We all want our homes to feel inviting—to beckon in guests with a thoughtfully designed façade and charm passersby with undeniable curb appeal. Luckily, whether you’re gearing up for a major building project or seeking simple ideas for enhancing your home’s exterior, there are a variety of ways to make an abode appear more welcoming. Here, Everett Schram, president and founder of the Baltimore-based architecture firm J. E. Schram Architect, shares six ways to add warmth and architectural interest to a house.
Create a defined entry. The most critical element to creating a warm and inviting home, according to Schram, is greeting people architecturally by defining where the entry is. “It is critical to let visitors know where to go upon exiting their car (or chosen mode of transportation),” he says. This can be done in a multitude of ways, from a bold front door color to a gracious porch or even a lantern on an entry gate to a courtyard. If all roads—or sightlines—lead to the garage, he recommends downplaying that element with darker colors, cantilevered pergolas, or even by turning the driveway into strips of paving and grass. “Do whatever it takes to put the emphasis back on the person, rather than their car,” he advises.
Select lighting that adds character. While decorative lighting will add charm to your entry, Schram is quick to note that less is more. “I’d rather have one beautifully crafted lantern with great details than two of another,” he says, adding that his go-to source is New Orleans-based Bevolo Lighting. “There’s something about a gas lantern flickering beside or atop a door that just adds timeless elegance to the front of a home…like the perfect piece of heirloom jewelry.” If gas can’t be used, Schram suggests using an Edison bulb, which will add a similar touch of warmth to the light. And when opting for one lantern to the side of a door, place it on the latch-side. “This is historically where a candle lantern would’ve been hung upon entering one’s home.”

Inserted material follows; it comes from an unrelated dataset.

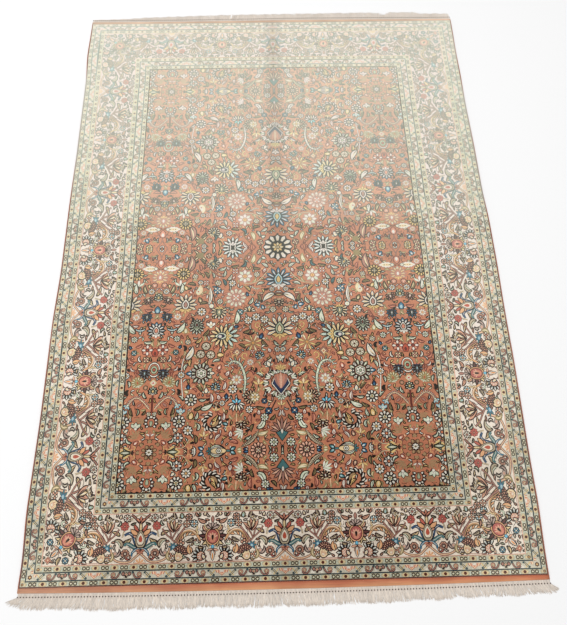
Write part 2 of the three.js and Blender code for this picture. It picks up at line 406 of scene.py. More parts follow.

Use details from your region or architectural style. When making architectural decisions, “It’s always best to begin with a study of the historic, vernacular traditions of where you live,” Schram says. “Look at the style of homes that are iconic to your region and climate. They will tell you a lot.” He also recommends looking at the characteristics of your home’s architectural style and considering those traditions. “When you think of something as ubiquitous as an Arts and Crafts bungalow, you will notice consistent elements, such as a front porch. But each region had their own versions of it. In the south, the use of deeper overhangs, placing the houses on piers, and the addition of higher ceilings all help counteract the intense heat of the area.” Connecting to your place, Schram says, will make your home feel rooted, as if it belongs and has always been there.
Landscape accordingly. “A home’s landscaping is often tied to its architectural style, and also its language,” Schram says. Here again, it’s important to make the entry the focal point. When choose plantings and considering your overall landscape design, Schram recommends being mindful of where you live, and making the simplest accommodations to your site conditions. “Many old homes sat plainly on a lawn with no ground plantings,” he says. “This isn’t for everyone, but sometimes it can be as easy as a couple of trees and a path. Frame the entry, landscape as a supporting element, and remember that native or indigenous species require less overall work.”
Add a pop of color. The front door is the perfect place to make a memorable first impression, according to Schram. “It’s like the pocket square on a man’s jacket or a bright shoe with a little black dress. It’s often the first thing noticed, the item most remembered, and when done properly, the perfect complimenting accent.” Once the color palette of the house’s body has been selected, it’s time to choose the front door’s hue. “Even if it’s not unique to the other doors and windows, its selection is of the utmost priority,” Schram says. Then, elements like shutters and window sashes will need to coordinate with everything else that’s been chosen. “And come on, what is better than a true, operable shutter in a great color?”
Bring a bit of yourself outside. Like your wardrobe, the choices you make to the exterior of your home should reflect you, your tastes, and your sensibilities, Schram notes, adding that this will help it feel natural and welcoming to you, as well as your guests. “It’s that initial embrace visitors receive upon arrival, and a little glimpse that strangers get of you as they pass by,” he says. “If you have a favorite color, incorporate it on the house or in the flowers. If you’re casual, let your porch furnishings and accessories depict that. If you like things that aren’t found everywhere, find the perfect light or have a custom door designed so that your home is distinctly your own.”